Still in Ludwigsburg.

Three days later and I might have forgotten to mention that it was February, your key did not click in the lock at exactly 5:00 p.m.. At 6, I started to worry. At 7, I called all of your friends. They did not know where you where. Then I called all of the hospitals. Nothing. There was a light snowfall that night, not even an inch. How was I to know that that was all it took to break down all of the trains. At 10, I took all of the heavy furniture and barricaded the door, right after I wrote you this note, (taped to the outside of the door)" Do not come in unless you are dead!!!

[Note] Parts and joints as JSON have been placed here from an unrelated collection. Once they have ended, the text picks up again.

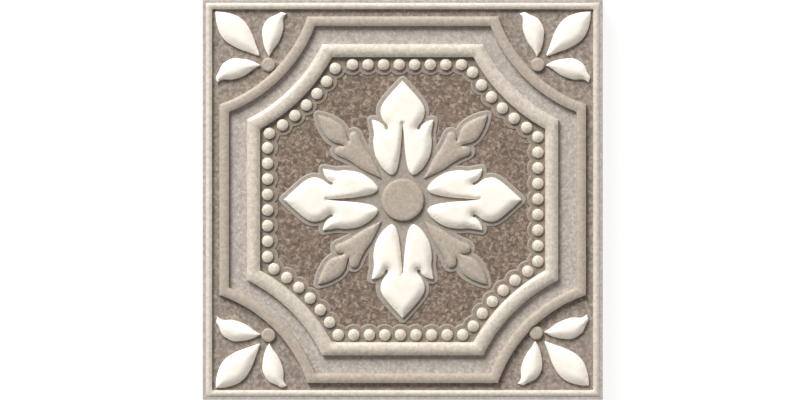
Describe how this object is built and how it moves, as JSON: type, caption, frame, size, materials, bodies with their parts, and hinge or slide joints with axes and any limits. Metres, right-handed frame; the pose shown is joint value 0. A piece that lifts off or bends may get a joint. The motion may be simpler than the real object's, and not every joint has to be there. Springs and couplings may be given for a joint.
{
  "type": "insert tile",
  "caption": "Square glazed ceramic insert tile with a raised rosette inside a bead row and an octagonal moulding, and leaves in its corners.",
  "frame": {"origin": "centre of the flat back", "axes": "+Z out of the glazed face; +X and +Y along the tile's sides"},
  "size_m": [0.15, 0.15, 0.0105],
  "materials": {
    "glaze": "satin to gloss glaze: cream on the mouldings, beads and petals, taupe on the leaves and outer moulding, mottled brown in the fields"
  },
  "bodies": {
    "root": {"tile": "glaze"}
  },
  "joints": []
}
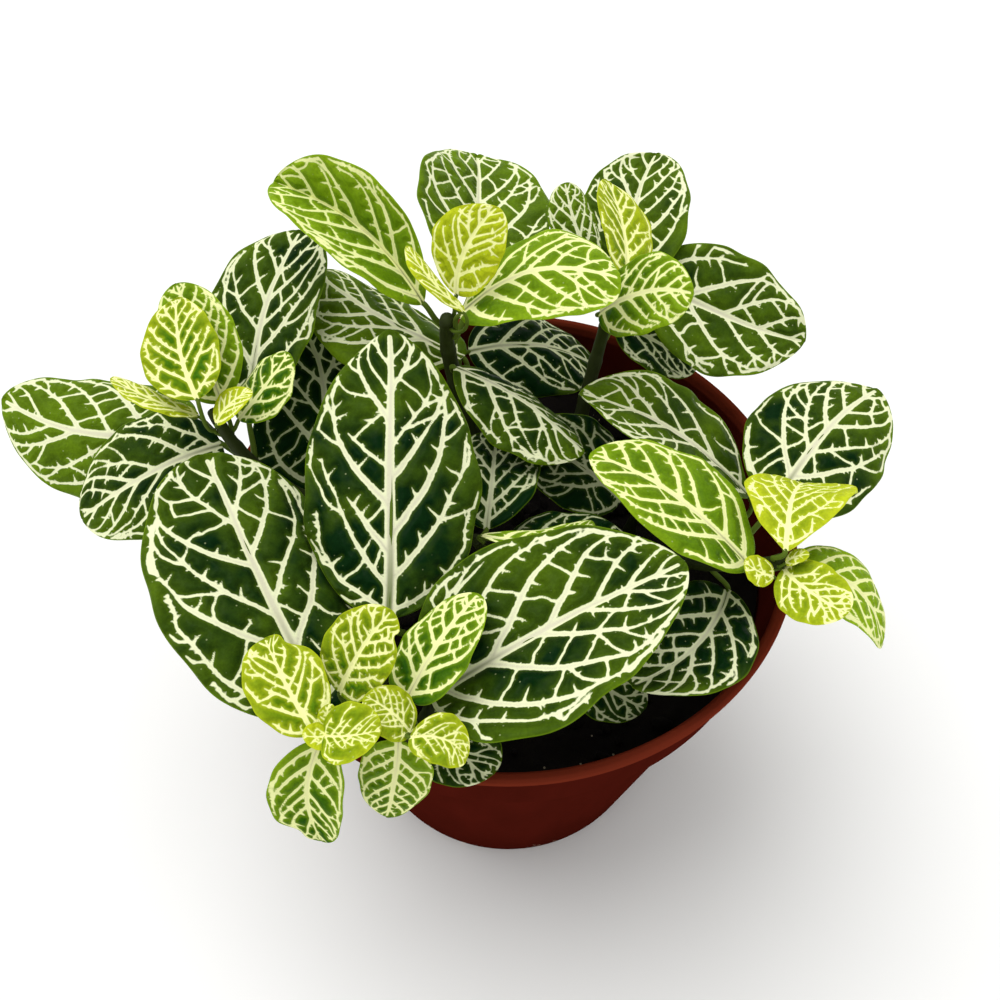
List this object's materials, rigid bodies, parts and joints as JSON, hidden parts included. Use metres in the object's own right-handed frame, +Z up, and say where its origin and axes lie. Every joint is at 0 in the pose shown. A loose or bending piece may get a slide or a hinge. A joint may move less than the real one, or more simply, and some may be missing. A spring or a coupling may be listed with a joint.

You continued to take the train, but you bought me a car and I landed a job with the Department of Defense Schools. I could not have gotten there with a train. The first complaint from the second floor was, "Frau Bartholomae, When you take a bath at five in the morning, you wake up my daughters." I had to be at work by 6.I tried to find some other way to get ready for work. It was not until later that I figured out that this family only took baths every Friday night.I can still hear that water running every Friday night, after we moved to the first floor when Herr Heidelburger died, in the same way that when sleeping and awoken by a train calling I get the shivers, because that is how my great-grandfather died, struck by a train. What is it about this bond we have with relatives we never even knew? And Europeans value water. We had to buy it for drinking. It was expensive. However, my baths were not given up.
Spring came in 1988 and every spring after. We would get up early on Sunday mornings and ride our bikes to the Pattonville,to the American golf club for breakfast. Then we would ride back to Ludwigsburg, go through the small villages and down hills with empty meadows to be filled with wild poppies come summer. We'd then switch to a route only for bikes along the Neckar River with about one kilometer with a nauseating stench coming from a plant which recycled toilet water and made it into drinking water. We'd stop at our favorite gas stations every 10 kilometers for a Schorle  and sometimes we'd split a fattening  Shweizer Wurstsalt  and crusty bread. Back to the bottom of the first hill by 2:00 p.m., where we would collapse on the green grass of Ludwigsburg's Freibad and swim a little. Lazy Sundays always led us back up that steep, winding, never-ending hill  to home. On the way back, there was one meadow where Gypsies with Mercedes and trailers came every year to camp out.I wish I had dared to stop and chat with them around their fires with that aromatic, mouth watering, spicy smell of something always cooking and mostly tended to by children.
Home brought us to a king-sized bed with German down feather beds and a dream of having children which did not get fulfilled for three years.It was not for lack of trying.